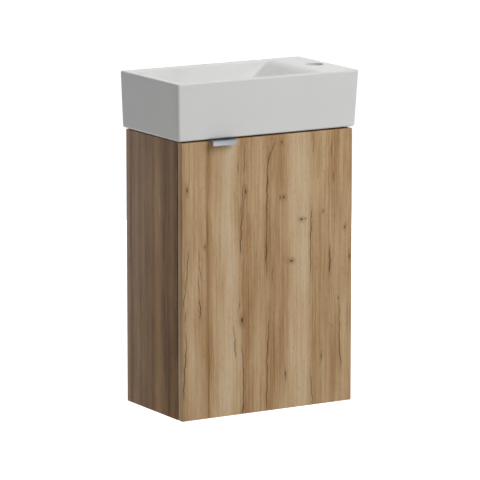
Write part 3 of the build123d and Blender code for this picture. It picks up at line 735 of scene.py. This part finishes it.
class BasinForm:
    """The basin's surfaces as point grids in millimetres. Across the bowl they follow stations along
    its length, around it they follow a loop from the ledge round the front, left and rear sides."""

    def __init__(self, details):
        low, high = box_of("basin")
        self.half, self.front, self.top = BASIN_WIDTH / 2, -BASIN_DEPTH, high[2]
        self.ring_foot = low[2]
        self.foot = low[2] + 3
        self.rim_in, self.rim_out = details.rim_inner / MM, details.rim_outer / MM
        self.wall, self.depth, self.draft = 13.0, 84.0, radians(4)
        self.crease, self.foot_round, self.corner = 7.0, 12.0, 7.0
        self.middle = self.front / 2
        self.ledge = self.half - 67
        self.cells = 12
        self.around = 8
        self.floor_line()
        self.stations()

    def floor_line(self):
        """The floor's height along the bowl: flat, up the ramp, over a round shoulder to the ledge."""
        slope, fall = radians(38.8), radians(3)
        reach = 40 * np.tan((slope - fall) / 2)
        shoulder = (self.ledge - reach * np.cos(fall), self.top - reach * np.sin(fall))
        floor = self.top - self.depth
        foot = (shoulder[0] - (shoulder[1] - floor) / np.tan(slope), floor)
        start = (-self.half, floor)
        line = rounded_line([start, foot, shoulder, (self.ledge, self.top)], (30, 39.99), 12)
        self.floor_x, self.floor_z = line.T
        self.under_line = (
            [-self.half, foot[0] + 3.3, shoulder[0] + 5.4, self.half],
            [self.foot + 12, self.foot + 12, self.top - 13, self.top - 13],
        )
        self.ramp_foot = foot[0]

    def section(self, drop, crease, count=(7, 5, 9)):
        """Offsets inwards and heights down a bowl wall: a convex round, a drafted run and a concave
        round. Where the wall is lower than both rounds, they meet at the slope that fits between."""
        turns = self.rim_in + crease
        slope = np.arccos(np.clip(1 - drop / turns, np.sin(self.draft), 1))
        run = np.maximum(drop - turns * (1 - np.cos(slope)), 0)
        share = [np.linspace(0, 1, n)[:, None] for n in count]
        upper = slope * share[0]
        lower = slope * (1 - share[2])
        start = -self.rim_in * np.tan(slope / 2)
        run_in = run * np.tan(self.draft)
        offset = np.concatenate(
            [
                start + self.rim_in * np.sin(upper),
                start + self.rim_in * np.sin(slope) + run_in * share[1][1:-1],
                start
                + self.rim_in * np.sin(slope)
                + run_in
                + crease * (np.sin(slope) - np.sin(lower)),
            ]
        )
        fallen = np.concatenate(
            [
                self.rim_in * (1 - np.cos(upper)),
                self.rim_in * (1 - np.cos(slope)) + run * share[1][1:-1],
                drop - crease * (1 - np.cos(lower)),
            ]
        )
        round_left = np.concatenate(
            [np.ones(count[0] + count[1] - 2), np.sin(pi / 2 * (1 - share[2][:, 0]))]
        )
        return offset, fallen, round_left

    def stations(self):
        """Where the stations stand along the unit, and how the lines share the width of the bowl."""
        offset = self.section(np.array([self.depth]), self.foot_round)[0][-1, 0]
        left = self.wall - self.half + offset
        drain = (left - offset + self.ramp_foot) / 2
        self.drain = np.array([drain, self.middle])
        self.tap = np.array([self.half - 33.5, self.middle])
        edge = self.ramp_foot
        cells = self.cells + 1
        near_ledge = self.ledge - 24 * np.linspace(1, 0, 15) ** 2
        parts = [
            np.linspace(left, drain - 37, 6),
            np.linspace(drain - 37, drain + 37, cells),
            np.linspace(drain + 37, edge - 10.6, 5),
            np.linspace(edge - 10.6, edge + 8.3, 9),
            np.linspace(edge + 8.3, self.ledge - 24, 9),
            near_ledge,
        ]
        self.bowl_x = np.unique(np.concatenate(parts).round(6))
        right = self.half - self.rim_out
        parts = [
            np.linspace(self.ledge, self.tap[0] - 24, 4),
            np.linspace(self.tap[0] - 24, self.tap[0] + 24, cells),
            np.linspace(self.tap[0] + 24, right, 4),
        ]
        self.deck_x = np.unique(np.concatenate(parts).round(6))
        self.all_x = np.concatenate([self.bowl_x, self.deck_x[1:]])
        gap = 0.2813
        parts = [np.linspace(0, gap, 6), np.linspace(gap, 1 - gap, cells), np.linspace(1 - gap, 1, 6)]
        self.share = np.unique(np.concatenate(parts).round(9))
        self.window = (5, 5 + self.cells)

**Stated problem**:
Copy, please, exactly the lines that start at the first line of the data and end at the line containing "self.stations()", both kept and no others.

**The completed task**:
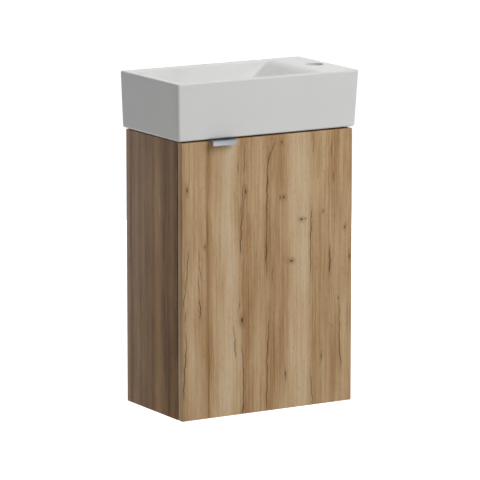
Write part 3 of the build123d and Blender code for this picture. It picks up at line 735 of scene.py. This part finishes it.
class BasinForm:
    """The basin's surfaces as point grids in millimetres. Across the bowl they follow stations along
    its length, around it they follow a loop from the ledge round the front, left and rear sides."""

    def __init__(self, details):
        low, high = box_of("basin")
        self.half, self.front, self.top = BASIN_WIDTH / 2, -BASIN_DEPTH, high[2]
        self.ring_foot = low[2]
        self.foot = low[2] + 3
        self.rim_in, self.rim_out = details.rim_inner / MM, details.rim_outer / MM
        self.wall, self.depth, self.draft = 13.0, 84.0, radians(4)
        self.crease, self.foot_round, self.corner = 7.0, 12.0, 7.0
        self.middle = self.front / 2
        self.ledge = self.half - 67
        self.cells = 12
        self.around = 8
        self.floor_line()
        self.stations()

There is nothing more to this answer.